On his blog Rough Type last week, Nicholas Carr addressed the flattening of e-book sales. Citing a report from the Assn. of American Publishers, Carr noted that “in the first quarter of 2013, overall e-book sales in the U.S. trade market grew by just 5 percent over where they were in the same period in 2012.” What this means, he concludes, is that the “explosive growth of the last few years has basically petered out, according to the AAP numbers.”
Carr knows this territory as well as anyone: His 2008 book “The Big Switch” offered an overview of the information revolution, while his 2011 Pulitzer finalist, “The Shallows” (which grew out of an Atlantic Monthly cover story, “Is Google Making Us Stupid?”), argues as succinctly as anything I’ve read that digital media is rewiring our brains. Carr’s concern (which I share) is that a culture of constant grazing, of links and tweets and quick reactions, is affecting our ability to think deeply, to submerge.
And yet, Carr is no Luddite; in 2011, he self-published a collection of essays, “Building Bridges,” as an e-book for the Kindle. This is one of the reasons I trust him, because he is a skeptic who is also involved with the digital world.
Carr has been commenting on e-book sales since the beginning of the year: In January, he wrote a piece for the Wall Street Journal suggesting that, rather than eclipsing print, “[i]t may be that e-books … will ultimately serve a role more like that of audio books — a complement to traditional reading, not a substitute.” His recent post follows up on this argument.
“E-books,” he acknowledges, “are still taking share from printed books, as overall trade sales declined by 4.7 percent in the quarter, but the anemic growth of the electronic market calls into question the strength of the so-called ‘digital revolution’ in the book business.”
Carr cites statistics, which have also been reported elsewhere, that e-book sales seem to have leveled out at “a bit less than 25 percent of total book sales … an impressive share, but … still a long way from dominance,” before referring to “a remarkable new Nielsen report indicating that worldwide e-book sales actually declined slightly in the first quarter from year-earlier levels — something that would have seemed inconceivable a couple of years ago.”
What does this mean? On the most obvious level, that there are no easy answers, that the publishing landscape remains in flux and that the interplay between print and electronic delivery systems is more complex, and more fluid, than the digital boosters would have us believe.
But Carr saves his most interesting conclusion for the end of the post, where he raises the issue of a “possible link between the decline in dedicated e-readers (as multitasking tablets take over) and the softening of e-book sales. Are tablets less conducive to book buying and reading than e-readers were?”
This observation deepens a point he made in his Wall Street Journal piece about the relationship between e-readers and tablets, and the distractions that the latter bring into play. At the time, I thought he was overstating the issue, but now I’m not so sure.

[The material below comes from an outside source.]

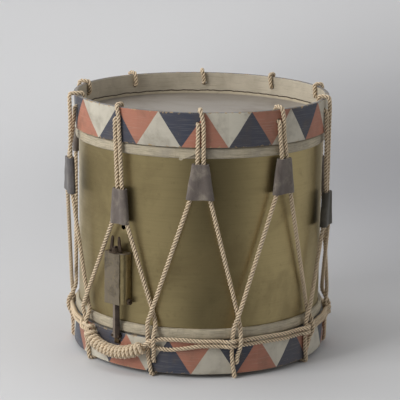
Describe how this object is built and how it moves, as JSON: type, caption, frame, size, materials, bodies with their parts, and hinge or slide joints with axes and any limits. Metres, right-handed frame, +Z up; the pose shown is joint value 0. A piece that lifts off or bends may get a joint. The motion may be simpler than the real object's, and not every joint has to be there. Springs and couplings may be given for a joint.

I still do my e-reading on a tablet — I like the brightness of the image, as well as the versatility of the machine. But there’s no question that I read less closely, less immersively … or perhaps it’s more accurate to say that my diversions are always close to hand. This hasn’t had an effect, necessarily, on what (or how much) I download, but it has influenced the quality of my attention, the way that I engage.
Reading, Carr’s data suggest, remains an art of concentration, in which we need to tune out, paradoxically, in order to connect. So why should it surprise us that this would be true, apparently, whether we read ink on paper or pixels on a screen?